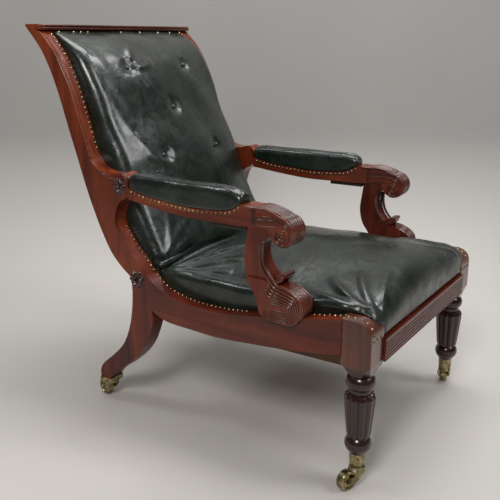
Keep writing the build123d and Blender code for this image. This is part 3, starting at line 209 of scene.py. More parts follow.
def grid_faces(rows: int, cols: int, wrap: bool = False) -> Array:
    """Quads over a grid of vertices.

    Args:
        rows: vertices along the first direction.
        cols: vertices along the second direction.
        wrap: whether the last column joins the first.

    Returns:
        One quad a row.
    """
    number = np.arange(rows * cols).reshape(rows, cols)
    if wrap:
        number = np.concatenate([number, number[:, :1]], axis=1)
    corners = columns(number[:-1, :-1], number[1:, :-1], number[1:, 1:], number[:-1, 1:])
    return corners.reshape(-1, 4)


def sheet_object(name: str, grid: Array, thickness: float, outward: Array) -> bpy.types.Object:
    """A closed skin: a grid of points, a copy of it set back by a thickness, and a rim.

    The copy lies along the grid's own normals, which are the cross products of
    its two directions, turned to agree with outward at the middle.

    Args:
        name: the piece's name.
        grid: points as rows, columns, 3.
        thickness: how far the inner face lies under the outer one.
        outward: which way the outer face looks at the middle of the grid.

    Returns:
        The skin's object.
    """
    rows, cols, _ = grid.shape
    normal = np.cross(np.gradient(grid, axis=0), np.gradient(grid, axis=1))
    normal /= np.linalg.norm(normal, axis=-1, keepdims=True)
    normal *= np.sign(normal[rows // 2, cols // 2] @ outward)
    inner = grid - normal * thickness
    verts = np.concatenate([grid.reshape(-1, 3), inner.reshape(-1, 3)])
    count = rows * cols
    top = grid_faces(rows, cols)
    under = top[:, ::-1] + count
    number = np.arange(count).reshape(rows, cols)
    rim = np.concatenate([number[0], number[1:, -1], number[-1, -2::-1], number[-2:0:-1, 0]])
    after = np.roll(rim, -1)
    edge = columns(rim, after, after + count, rim + count)
    return outward_faces(mesh_object(name, verts, np.concatenate([top, under, edge]).tolist()))


def outward_faces(obj: bpy.types.Object) -> bpy.types.Object:
    """Turns a closed mesh's faces outwards.

    Args:
        obj: the mesh object, whose doubles are merged first.

    Returns:
        The same object.
    """
    work = bmesh.new()
    work.from_mesh(obj.data)
    bmesh.ops.remove_doubles(work, verts=work.verts, dist=MERGE_DISTANCE)
    bmesh.ops.recalc_face_normals(work, faces=work.faces)
    work.to_mesh(obj.data)
    work.free()
    return obj


def frames_along(path: Array, up: Array) -> tuple[Array, Array]:
    """Two cross directions at each point of a path.

    Args:
        path: points of the path.
        up: one direction, or one for each point, that the second cross direction keeps near.

    Returns:
        The sideways and the upward unit directions.
    """
    forward = np.gradient(path, axis=0)
    forward /= np.linalg.norm(forward, axis=1, keepdims=True)
    side = np.cross(forward, np.broadcast_to(up, path.shape))
    side /= np.linalg.norm(side, axis=1, keepdims=True)
    return side, np.cross(side, forward)


def tube(rings: Array, first: Array, last: Array) -> Part:
    """A closed solid of rings of places, with one place that closes each end.

    Args:
        rings: places as rings, places in a ring, 3.
        first: the place that closes the first ring.
        last: the place that closes the last ring.

    Returns:
        Vertices and faces; a triangle is a face that repeats its last number.
    """
    rows, cols, _ = rings.shape
    verts = np.concatenate([rings.reshape(-1, 3), [first], [last]])
    a = np.arange(cols)
    b = (a + 1) % cols
    base = (rows - 1) * cols
    low = columns(rows * cols, a, b, b)
    high = columns(rows * cols + 1, base + b, base + a, base + a)
    return verts, np.concatenate([grid_faces(rows, cols, wrap=True), low, high])


def bead(path: Array, radius: Array | float, up: Array, sides: int = 10) -> Part:
    """A round bead carried along a path, drawn in to a rounded end at both ends.

    Each ring is the centre plus radius times the cosine and the sine in the
    two cross directions.

    Args:
        path: points of the path.
        radius: one radius, or one for each point.
        up: the direction that the bead's height follows.
        sides: points in a ring.

    Returns:
        Vertices and faces.
    """
    side, rise = frames_along(path, up)
    radii = np.broadcast_to(np.asarray(radius, float), len(path)).copy()
    radii[[0, -1]] *= BEAD_END
    radii[[1, -2]] *= BEAD_NEXT
    turn = np.linspace(0, 2 * pi, sides, endpoint=False)
    across = (radii[:, None] * np.cos(turn))[..., None] * side[:, None]
    upward = (radii[:, None] * np.sin(turn))[..., None] * rise[:, None]
    return tube(path[:, None] + across + upward, path[0], path[-1])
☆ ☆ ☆
### Your goal
Reproduce the entire listing word for word.

### The solution
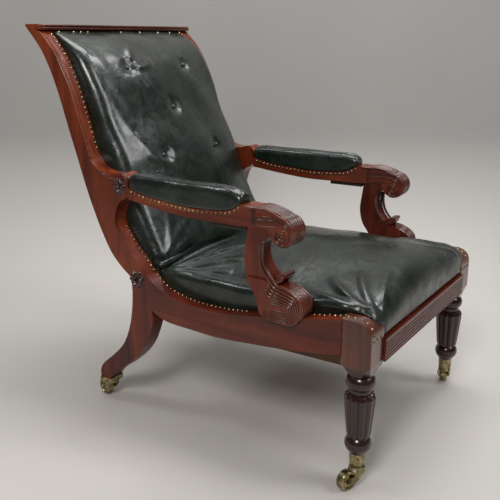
Keep writing the build123d and Blender code for this image. This is part 3, starting at line 209 of scene.py. More parts follow.
def grid_faces(rows: int, cols: int, wrap: bool = False) -> Array:
    """Quads over a grid of vertices.

    Args:
        rows: vertices along the first direction.
        cols: vertices along the second direction.
        wrap: whether the last column joins the first.

    Returns:
        One quad a row.
    """
    number = np.arange(rows * cols).reshape(rows, cols)
    if wrap:
        number = np.concatenate([number, number[:, :1]], axis=1)
    corners = columns(number[:-1, :-1], number[1:, :-1], number[1:, 1:], number[:-1, 1:])
    return corners.reshape(-1, 4)


def sheet_object(name: str, grid: Array, thickness: float, outward: Array) -> bpy.types.Object:
    """A closed skin: a grid of points, a copy of it set back by a thickness, and a rim.

    The copy lies along the grid's own normals, which are the cross products of
    its two directions, turned to agree with outward at the middle.

    Args:
        name: the piece's name.
        grid: points as rows, columns, 3.
        thickness: how far the inner face lies under the outer one.
        outward: which way the outer face looks at the middle of the grid.

    Returns:
        The skin's object.
    """
    rows, cols, _ = grid.shape
    normal = np.cross(np.gradient(grid, axis=0), np.gradient(grid, axis=1))
    normal /= np.linalg.norm(normal, axis=-1, keepdims=True)
    normal *= np.sign(normal[rows // 2, cols // 2] @ outward)
    inner = grid - normal * thickness
    verts = np.concatenate([grid.reshape(-1, 3), inner.reshape(-1, 3)])
    count = rows * cols
    top = grid_faces(rows, cols)
    under = top[:, ::-1] + count
    number = np.arange(count).reshape(rows, cols)
    rim = np.concatenate([number[0], number[1:, -1], number[-1, -2::-1], number[-2:0:-1, 0]])
    after = np.roll(rim, -1)
    edge = columns(rim, after, after + count, rim + count)
    return outward_faces(mesh_object(name, verts, np.concatenate([top, under, edge]).tolist()))


def outward_faces(obj: bpy.types.Object) -> bpy.types.Object:
    """Turns a closed mesh's faces outwards.

    Args:
        obj: the mesh object, whose doubles are merged first.

    Returns:
        The same object.
    """
    work = bmesh.new()
    work.from_mesh(obj.data)
    bmesh.ops.remove_doubles(work, verts=work.verts, dist=MERGE_DISTANCE)
    bmesh.ops.recalc_face_normals(work, faces=work.faces)
    work.to_mesh(obj.data)
    work.free()
    return obj


def frames_along(path: Array, up: Array) -> tuple[Array, Array]:
    """Two cross directions at each point of a path.

    Args:
        path: points of the path.
        up: one direction, or one for each point, that the second cross direction keeps near.

    Returns:
        The sideways and the upward unit directions.
    """
    forward = np.gradient(path, axis=0)
    forward /= np.linalg.norm(forward, axis=1, keepdims=True)
    side = np.cross(forward, np.broadcast_to(up, path.shape))
    side /= np.linalg.norm(side, axis=1, keepdims=True)
    return side, np.cross(side, forward)


def tube(rings: Array, first: Array, last: Array) -> Part:
    """A closed solid of rings of places, with one place that closes each end.

    Args:
        rings: places as rings, places in a ring, 3.
        first: the place that closes the first ring.
        last: the place that closes the last ring.

    Returns:
        Vertices and faces; a triangle is a face that repeats its last number.
    """
    rows, cols, _ = rings.shape
    verts = np.concatenate([rings.reshape(-1, 3), [first], [last]])
    a = np.arange(cols)
    b = (a + 1) % cols
    base = (rows - 1) * cols
    low = columns(rows * cols, a, b, b)
    high = columns(rows * cols + 1, base + b, base + a, base + a)
    return verts, np.concatenate([grid_faces(rows, cols, wrap=True), low, high])


def bead(path: Array, radius: Array | float, up: Array, sides: int = 10) -> Part:
    """A round bead carried along a path, drawn in to a rounded end at both ends.

    Each ring is the centre plus radius times the cosine and the sine in the
    two cross directions.

    Args:
        path: points of the path.
        radius: one radius, or one for each point.
        up: the direction that the bead's height follows.
        sides: points in a ring.

    Returns:
        Vertices and faces.
    """
    side, rise = frames_along(path, up)
    radii = np.broadcast_to(np.asarray(radius, float), len(path)).copy()
    radii[[0, -1]] *= BEAD_END
    radii[[1, -2]] *= BEAD_NEXT
    turn = np.linspace(0, 2 * pi, sides, endpoint=False)
    across = (radii[:, None] * np.cos(turn))[..., None] * side[:, None]
    upward = (radii[:, None] * np.sin(turn))[..., None] * rise[:, None]
    return tube(path[:, None] + across + upward, path[0], path[-1])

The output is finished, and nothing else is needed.